What is a cohort analysis?

A cohort analysis is a longitudal study that compares two or more groups of customers / users (cohorts) over a period of time. The term cohort analysis therefore encompasses a wide variety of analyses:

  1. We can vary our cohort definitions, depending on what we want to test. (For example, if we wanted to see if customers acquired from particular marketing channels were more valuable over their lifetimes, we’d define our cohorts based on the customer acquisition channel. On the other hand, if we wanted to see if we’ve got better at converting freemium users to paid users over time, we’d compare cohorts of users who started with the service a long time ago, with those that started more recently: defining our cohorts by month joined.)
  2. We can vary the metric we are comparing between are cohorts. (For example, comparing the average lifetime value of customers in each cohort, or retention levels by cohort)
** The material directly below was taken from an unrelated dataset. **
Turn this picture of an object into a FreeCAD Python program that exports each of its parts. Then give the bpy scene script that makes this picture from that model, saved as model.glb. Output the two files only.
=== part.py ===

Steps to performing a cohort analysis

All cohort analyses can be performed with the following steps:

  1. Cohort definition: write a query that links each user ID (usually the domain_userid or network_userid) with with the appropriate cohort (group)
  2. Metric definition: write a query that calculates the required metric for each user
  3. Combine the results from the above two queries to calculate an aggregated metric for each cohort

1. Cohort definition

Regardless of the type of cohort analysis we want to perform, we start by mapping user IDs to cohorts:

/* Pseudo-SQL */
CREATE VIEW user_cohort_map AS
SELECT
domain_userid,
... AS cohort,
FROM "atomic".events
GROUP BY 1,2;

1a. Defining cohorts by when a user first visits the website

In this case we want to compare users who first visited us in January with those that first visited us in February, March, April etc.
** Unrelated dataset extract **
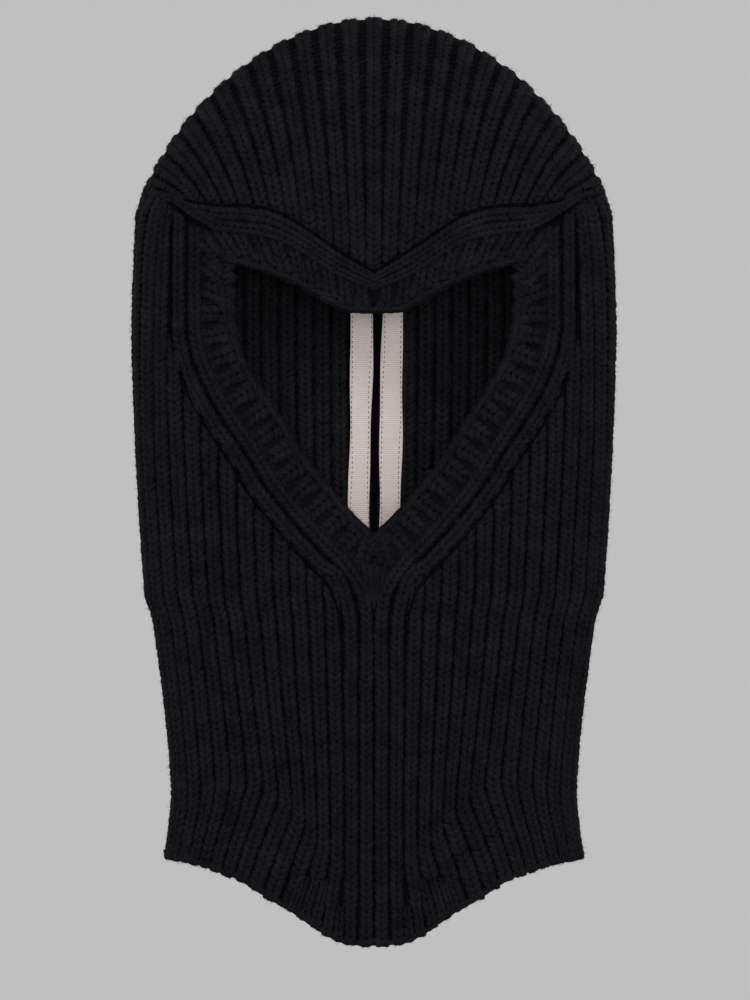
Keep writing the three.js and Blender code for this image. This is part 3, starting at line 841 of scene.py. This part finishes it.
def trim_wales(edge, seam, columns, ribs, root, span=(0, 1), girth=(1.75, 1.7, 1.22, 1.6), start=0.02):
    """Smooth columns at shares of the trim's width, and ribs that cross it from start to root."""
    steps = np.linalg.norm(np.diff(edge, axis=0), axis=1) + np.linalg.norm(np.diff(seam, axis=0), axis=1)
    place = np.r_[0, np.cumsum(steps)] / steps.sum()

    def at(along, across):
        """Surface points at shares along the trim, and across it from the opening to the seam."""
        inner = np.stack([np.interp(along, place, edge[:, k]) for k in (0, 1)], -1)
        outer = np.stack([np.interp(along, place, seam[:, k]) for k in (0, 1)], -1)
        return under(inner + (outer - inner) * across[..., None])

    lines, crossing = [], []
    for share, width in columns:
        along = np.linspace(0, 0.93, 90)
        points = at(along, share * np.ones(90))
        room = np.linalg.norm(at(along, np.ones(90)) - at(along, np.zeros(90)), axis=1)
        # Past the opening's corner the columns are drawn together towards the temple.
        far = np.concatenate([points[-12::11, [0, 2]], [[86, 343.5 + 4 * share], temple_point]])
        far = spaced(far, 30)[16:]  # the part beyond the points that it starts from
        points = np.concatenate([points, under(far)])
        room = np.r_[room, np.linspace(room[-1], 24, len(far))]
        scale = room * width / (2 * rib_half)
        lines.append(wale(points, outward(points), scale, lift=0.8, height=1.05))
    for k in range(ribs):
        along = span[0] + (span[1] - span[0]) * (k + 0.5) / ribs
        across = np.linspace(start, root, 24)
        points = at(along * np.ones(24), across)
        points, n = rolled(points, outward(points), 2.6 - 8 * start)
        share = np.linspace(0, 1, len(points))
        lift = 0.8 - 1.6 * np.clip((share - 0.85) / 0.15, 0, 1)
        crossing.append(wale(points, n, np.interp(share, (0, 0.45, 0.74, 1), girth), lift, height=1.1))
    return lines, crossing


def trim_grid(edge, seam):
    """Surface points in rows from the trim's edge to its seam."""
    grid = under(edge + (seam - edge) * np.linspace(0, 1, 9)[:, None, None])
    return grid + outward(grid) * 0.8


cheek_lines, cheek_ribs = trim_wales(
    cheek_line, cheek_seam_line, columns=[], ribs=17, root=0.64, span=(0.01, 1.0),
)
points = under(chin_line[(chin_line[:, 1] > chin_seam_z) & (chin_line[:, 1] < 338)])
cheek_lines.append(wale(points, outward(points), scale=1.08, lift=0.7, height=1.1))
brow_lines, brow_ribs = trim_wales(
    brow_line, peak_line, columns=[(0.86, 0.21), (0.65, 0.2)], ribs=9, root=0.55, span=(0.02, 0.98),
    girth=(1.32, 1.2, 0.9, 1.15), start=0.09,
)

# The trims' cloth is the darker gutter copy of the yarn: painted shade between their ribs.
trim_cloth_top, trim_cloth_low = -2.7, 3.8
trims = {
    "cheek": (cheek_line, cheek_seam_line, cheek_lines, cheek_ribs, (0.152, 0.0235)),
    "brow": (brow_line, peak_line, brow_lines, brow_ribs, (0.084, 0.026)),
}
for name, side in left_and_right:
    for which, (edge, seam, lines, ribs, flat) in trims.items():
        grid = trim_grid(edge, seam) * [side, 1, 1]
        cloth = sheet_between(f"{which}_cloth_{name}", grid, trim_cloth_top, trim_cloth_low, gutter_wool)
        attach(cloth, "root")
        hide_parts(f"{which}_trim_{name}")
        seed = 51 + side + len(ribs)
        parts = [
            knit(f"{which}_columns_{name}", on_side(lines, side), seed, black_wool),
            knit(f"{which}_ribs_{name}", on_side(ribs, side), seed + 5, black_wool, step=2.9),
        ]

# ------------------------------------------------------------------ linking seams
# The pieces are linked loop to loop. The linking yarn is a thin chain that lies sunk between
# the ribs, down the middle of the front and back, round the trims and along the crown. All but
# the knot at the chin is the darker copy of the yarn, painted shade for the dark grooves along the seams.

chain_points = 120


def chain(line, side=-1, lift=-2.7, scale=0.4):
    """A thin chain of stitches along a line of the front view, in front or behind."""
    points = under(spaced(line, chain_points), side)
    return wale(points, outward(points), scale, lift, height=0.6)


def crown_chain(side):
    """The chain under the crown, from the trim's corner to the back seam."""
    angle = np.linspace(corner_angle, np.pi - side * 0.02, 200)
    rise = np.clip((angle - corner_angle) / 0.25, 0, 1)
    points = around(angle, trim_corner[1] + (crown_seam_z - trim_corner[1]) * rise * rise * (3 - 2 * rise))
    # Round the front, up to the side, the chain lies near the surface, so its painted shade shows as a dark
    # line under the crown's edge.
    lift = -0.3 - 1.7 * np.clip((angle - 1.45) / 0.1, 0, 1)
    return wale(points, outward(points), 0.34, lift, height=0.6)


def seam_piece(name, wales, node, seed, yarn=shaded_wool):
    made = knit(name, wales, seed, yarn, step=chain_step)
    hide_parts(node)


# The mitre closes the corner between the cheek and brow trims and rises towards the temple; its chain of
# painted shade draws the dark line under the band there.
mitre = spaced([(70.8, 326.4), (75.6, 336.8), (83, 341), (90, 345.8), (95, 349.6)], 60)
mitre_lift = -2.7 + 3.4 * np.clip((np.arange(chain_points) - 30) / 25, 0, 1)
groove = beside_seam(0.0, [(6.9, 132), (7.2, 148), (9.3, 164), (14.4, 177)], 20)
for name, side in left_and_right:
    for which, line, lift, scale in (
        ("cheek", groove, -2.7, 0.4), ("brow", peak_line, -0.1, 0.27), ("corner", mitre, mitre_lift, 0.36),
    ):
        wales = on_side([chain(line, -1, lift, scale)], side)
        seam_piece(f"{which}_linking_{name}", wales, f"{which}_seam_{name}", 71 + side)
    wales = on_side([crown_chain(side)], side)
    seam_piece(f"crown_linking_{name}", wales, f"crown_seam_{name}", 75 + side)

# At the chin the two trims close over the seam in a small knot of loops.
taper = 0.8 * np.interp(np.arange(chain_points), (0, 45), (0.4, 1))
knot = [chain([(0, 162), (0, 177), (0, 193)], lift=-1.0, scale=taper)]
for side in (-1, 1):
    knot.append(chain([(side * 1.8, 165), (side * 3.2, 175), (side * 5, 187)], lift=-0.8, scale=taper))
back_z = np.linspace(hem_height(np.pi) + 2, crown_seam_z - 1, 60)
for name, wales, yarn in (
    ("front_seam", [chain([(0, 7), (0, 60), (0, 120), (0, chin_seam_z)])], shaded_wool),
    ("chin_seam", knot, black_wool),
    ("brow_peak_seam", [chain([(0, brow_dip_z + 2), (0, 306), (0, brow_peak_z)])], shaded_wool),
    ("back_seam", [chain(np.stack([back_lean(back_z), back_z], 1), side=1)], shaded_wool),
):
    seam_piece(name + "_linking", wales, name, 81, yarn)

# ------------------------------------------------------------------ cast-off edges
# The opening's edge and the hem are cast off: a firm chain of yarn runs along each, a little
# behind the rounded ends of the ribs.


def cast_off(name, points, away, side, node, seed, depth, girth):
    """A chain of stitches along an edge, facing away from the cloth."""
    n = unit(outward(points) * 0.25 + away)
    line = wale(points - outward(points) * depth, n, girth, lift=0.2, height=0.8)
    made = knit(name, on_side([line], side), seed, black_wool, step=2.6)
    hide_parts(node)


hem_angle = np.linspace(0.004, np.pi - 0.004, 240)
notch = 1.6 * np.exp(-(hem_angle / 0.022) ** 2)  # the hem opens a little at the front seam
hem_line = around(hem_angle, hem_height(hem_angle) + 0.6 + notch)
for name, side in left_and_right:
    for which, inset, depth, girth in (("cheek", 0.5, 1.5, 0.95), ("brow", 0.2, 1.2, 1.15)):
        edge, seam = trims[which][:2]
        towards = unit(seam - edge)
        away = -np.stack([towards[:, 0], np.zeros(len(edge)), towards[:, 1]], 1)
        points, node = under(edge + towards * inset), f"{which}_edge_{name}"
        cast_off(f"{which}_cast_off_{name}", points, away, side, node, 91, depth, girth)
    down, node = np.array([0, 0, -1.0]), f"hem_edge_{name}"
    cast_off(f"hem_cast_off_{name}", hem_line, down, side, node, 93, depth=2.2, girth=0.75)

# ------------------------------------------------------------------ label tapes
# Two plain strips of pale grosgrain lie flat on the inside of the back, one each side of the
# seam, and are sewn down along both edges with small dark running stitches.

tape_width, tape_gap, tape_low, tape_high = 10.6, 4.3, 160.0, 340.0


def grosgrain_cloth():
    made, tree, shader, place = new_material("grosgrain")
    waves = add_node(tree, "ShaderNodeTexWave", bands_direction="Z")
    waves = feed(waves, {"Vector": place, "Scale": 340, "Distortion": 0.6, "Detail": 1}).outputs["Fac"]
    cloud = add_node(tree, "ShaderNodeTexNoise", {"Vector": place, "Scale": 420}).outputs["Fac"]
    mix = add_node(tree, "ShaderNodeMix", {"Factor": 0.4, "A": waves, "B": cloud}).outputs["Result"]
    feed(shader, {
        "Base Color": two_colours(tree, mix, (0.56, 0.475, 0.465), (0.83, 0.735, 0.72)),
        "Normal": bumped(tree, waves, strength=0.5, distance=0.0002),
        "Roughness": 0.65, "Specular IOR Level": 0.3,
    })
    return made


def plain(name, colour, roughness):
    made = bpy.data.materials.new(name)
    made.use_nodes = True
    feed(made.node_tree.nodes["Principled BSDF"], {"Base Color": (*colour, 1), "Roughness": roughness})
    return made


grosgrain = grosgrain_cloth()
tape_thread = plain("tape_thread", (0.11, 0.09, 0.09), 0.7)

# A running stitch: a short bead of thread with rounded ends.
bead = [
    (thick * np.cos(a), y, thick * 0.7 * np.sin(a) + 0.1)
    for y, thick in ((-0.62, 0.1), (-0.42, 0.21), (0.42, 0.21), (0.62, 0.1)) for a in turn
]
running_stitch = stitch_object("running_stitch", [bead], bump_rings, bump_sides)


def tape_line(x, depth, inset=0.0):
    """A line down the inside of the back at a place across it, swaying as a sewn tape does."""
    z = np.linspace(tape_low + inset, tape_high - inset, 80)
    sway = 0.35 * np.sin(z / 17 + x) + 0.2 * np.sin(z / 7.3 + 2 * x)
    points = facing(x + back_lean(z) + sway, z, 1)
    return points - outward(points) * depth


stitch_inset = 1.1
for name, side in left_and_right:
    # Seen across, the tape is flat with a slightly thicker woven edge at each side.
    across = side * (tape_gap / 2 + tape_width * np.array([0, 0.035, 0.07, 0.12, 0.5, 0.88, 0.93, 0.965, 1]))
    raised = np.array([0.0, 0.16, 0.16, 0.0, 0.0, 0.0, 0.16, 0.16, 0.0])
    grid = np.stack([tape_line(x, wall + 0.55 + r) for x, r in zip(across, raised)])
    tape = sheet_between(f"tape_{name}", grid, 0.0, 0.35, grosgrain)
    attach(tape, "root")
    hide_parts(f"label_tape_{name}")
    for which, x in (("inner", across[0] + side * stitch_inset), ("outer", across[-1] - side * stitch_inset)):
        points = tape_line(x, wall + 0.95, stitch_inset)
        row = knit(
            f"stitches_{name}_{which}", [wale(points, -outward(points))], 95, tape_thread, step=2.4,
            unevenness=0.4, stitch=running_stitch,
        )
        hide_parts(f"tape_stitches_{name}_{which}")

# ------------------------------------------------------------------ loose fibres
# Wool sheds short fibres. A thin haze of them stands off the ribs, coloured paler than the yarn as
# a painted highlight for the light they catch; each is a straight three-sided hair two or three
# millimetres long.

hair = mesh_object(
    "hair", np.array([(0.09, 0, 0), (-0.045, 0.08, 0), (-0.045, -0.08, 0), (0.25, 0.1, 1)]) * mm,
    [(0, 2, 1), (0, 1, 3), (1, 2, 3), (2, 0, 3)],
)
hair_wool = wool("hair_wool", (0.026, 0.025, 0.029), haze=0.02, shine=0.02)


def haze_tree():
    """Geometry Nodes that scatter hairs over a knitted piece, leaning at random."""
    tree, given = new_tree("fibre_haze", {
        "Fibre": "Object", "Fibres per square metre": "Float", "Length": "Float", "Seed": "Int",
        "Yarn": "Material",
    })
    seed = given["Seed"]
    spread = add_node(tree, "GeometryNodeDistributePointsOnFaces", {
        "Mesh": given["Geometry"], "Density": given["Fibres per square metre"], "Seed": seed,
    }).outputs
    reach = {"Min": (-1.35, -1.35, -3.1), "Max": (1.35, 1.35, 3.1), "Seed": seed}
    lean = add_node(tree, "FunctionNodeRandomValue", reach, data_type="FLOAT_VECTOR").outputs["Value"]
    tall = add_node(tree, "FunctionNodeRandomValue", {"Min": 0.4, "Max": 1.3, "Seed": seed}).outputs[1]
    length = add_node(tree, "ShaderNodeMath", {0: tall, 1: given["Length"]}, operation="MULTIPLY")
    size = add_node(tree, "ShaderNodeCombineXYZ", {"X": 1.0, "Y": 1.0, "Z": length.outputs[0]})
    one_on_each(
        tree, spread["Points"], given["Fibre"], turned_by(tree, spread["Rotation"], lean),
        size.outputs["Vector"], given["Yarn"],
    )
    return tree


fibre_haze = haze_tree()
hairy = ("front_ribs", "back_ribs", "crown_ribs", "cheek_ribs", "cheek_columns", "brow_ribs", "brow_columns")
for seed, piece in enumerate([o for o in bpy.data.objects if o.name.startswith(hairy)]):
    given = {
        "Fibre": hair, "Fibres per square metre": 190000 if piece.name.startswith("back") else 300000,
        "Length": 2.4, "Seed": 200 + seed, "Yarn": hair_wool,
    }
    grown(piece.name + "_haze", piece.data.copy(), fibre_haze, given)

# ------------------------------------------------------------------ floor, lights and camera
# A plain pale floor well below, plain soft studio light, and a long lens straight ahead.

camera_data = bpy.data.cameras.new("camera")
camera_data.lens = 200
camera_data.sensor_fit = "VERTICAL"
camera_data.sensor_height = 36
camera = in_scene("camera", camera_data)
view_height, view_x, view_z = 472.3 * mm, 0.5 * mm, 210.6 * mm
camera.location = (view_x, -view_height * camera_data.lens / camera_data.sensor_height, view_z)
camera.rotation_euler = (np.pi / 2, 0, 0)
bpy.context.scene.camera = camera

world = bpy.data.worlds.new("studio")
world.use_nodes = True
feed(world.node_tree.nodes["Background"], {"Color": (0.527, 0.527, 0.527, 1)})
bpy.context.scene.world = world
bpy.context.scene.view_settings.view_transform = "Standard"


def softbox(name, place, target_z, size, power):
    """A round soft light aimed at the middle of the head at a height."""
    light = bpy.data.lights.new(name, "AREA")
    light.shape, light.size, light.energy = "DISK", size, power
    made = in_scene(name, light)
    made.location = place
    made.rotation_euler = (Vector((0, 0, target_z)) - Vector(place)).to_track_quat("-Z", "Y").to_euler()


softbox("key", (-0.4, -1.3, 1.1), target_z=0.25, size=0.7, power=6)
softbox("fill", (0.7, -1.3, 0.6), target_z=0.22, size=0.8, power=3.5)
softbox("front", (0.05, -2.2, 0.26), target_z=0.25, size=0.6, power=15)
softbox("behind_left", (1.0, 1.1, 1.0), target_z=0.25, size=0.8, power=20)
softbox("behind_right", (-1.1, 0.9, 0.5), target_z=0.22, size=0.8, power=12)

floor_radius, floor_z, floor_sides = 0.9, -0.36, 96
round_floor = np.linspace(0, 2 * np.pi, floor_sides, endpoint=False)
floor_edge = [(floor_radius * np.cos(a), floor_radius * np.sin(a), floor_z) for a in round_floor]
floor_paint = plain("floor_paint", (0.35, 0.35, 0.35), 0.9)
floor = mesh_object("floor", floor_edge, [tuple(range(floor_sides))], floor_paint)

for template in (v_stitch, purl_bump, running_stitch, hair):
    bpy.data.objects.remove(template)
To do this, we need to lookup the timestamp from when a user first visited the site (i.e. the minimum value for collector_tstamp for each user) and then group users by month:

/* PostgreSQL / Redshift */
CREATE VIEW recipes_customer.cohort_dfn_by_month_first_touch_website AS
SELECT
domain_userid,
DATE_TRUNC('month', MIN(collector_tstamp)) AS cohort
FROM "atomic".events
GROUP BY 1;

1b. Definine a cohort by when a user first performed a specific action

For many SaaS providers, it is not when a user first visits the site that is really important, but when a user actually signed up for a service, or performed some other specific action for the first time.

In this case we use a variation of the above query:

/* PostgreSQL / Redshift */
CREATE VIEW recipes_customer.cohort_dfn_by_month_signed_up AS
SELECT
domain_userid,
DATE_TRUNC('month', MIN(collector_tstamp)) AS cohort
FROM "atomic".events
WHERE se_action = 'sign-up'
GROUP BY domain_userid;

Note that the above query assumes that a signup is tracked using [custom structured event tracking] custom-structured-events, where the event action field is set to ‘sign-up’.

1c. Definine a cohort by the channel a user was acquired on

This is important if we want to e.g. compare the lifetime value of customers acquired from different channels.

In this case, we need to look again at the first time a user visited the site, see how they were referred to the site, and then classify them by cohort accordingly. If we were interested in compare users who’d found the site organically, vs those from CPC campaigns, vs those referred from 3rd party sites, for example, we’d look at the mkt_medium field:

/* PostgreSQL / Redshift */
CREATE VIEW recipes_customer.cohort_dfn_by_paid_channel_acquired_by_month AS
SELECT
domain_userid,
channel_acquired_medium,
channel_acquired_source,
month_acquired
FROM (
	SELECT
	domain_userid,
	mkt_medium AS channel_acquired_medium,
	mkt_source AS channel_acquired_source,
	DATE_TRUNC('month', collector_tstamp) AS month_acquired,
 	rank() over (partition by domain_userid order by collector_tstamp) AS r
	FROM "atomic".events
	WHERE mkt_medium IS NOT NULL
	AND mkt_medium != ''
	AND domain_sessionidx = 1
) t
WHERE r = 1;

By including the other marketing fields (mkt_content, mkt_name) we can define cohorts more precisely e.g. to compare users acquired with different keyword combinations, or who had seen different ad versions.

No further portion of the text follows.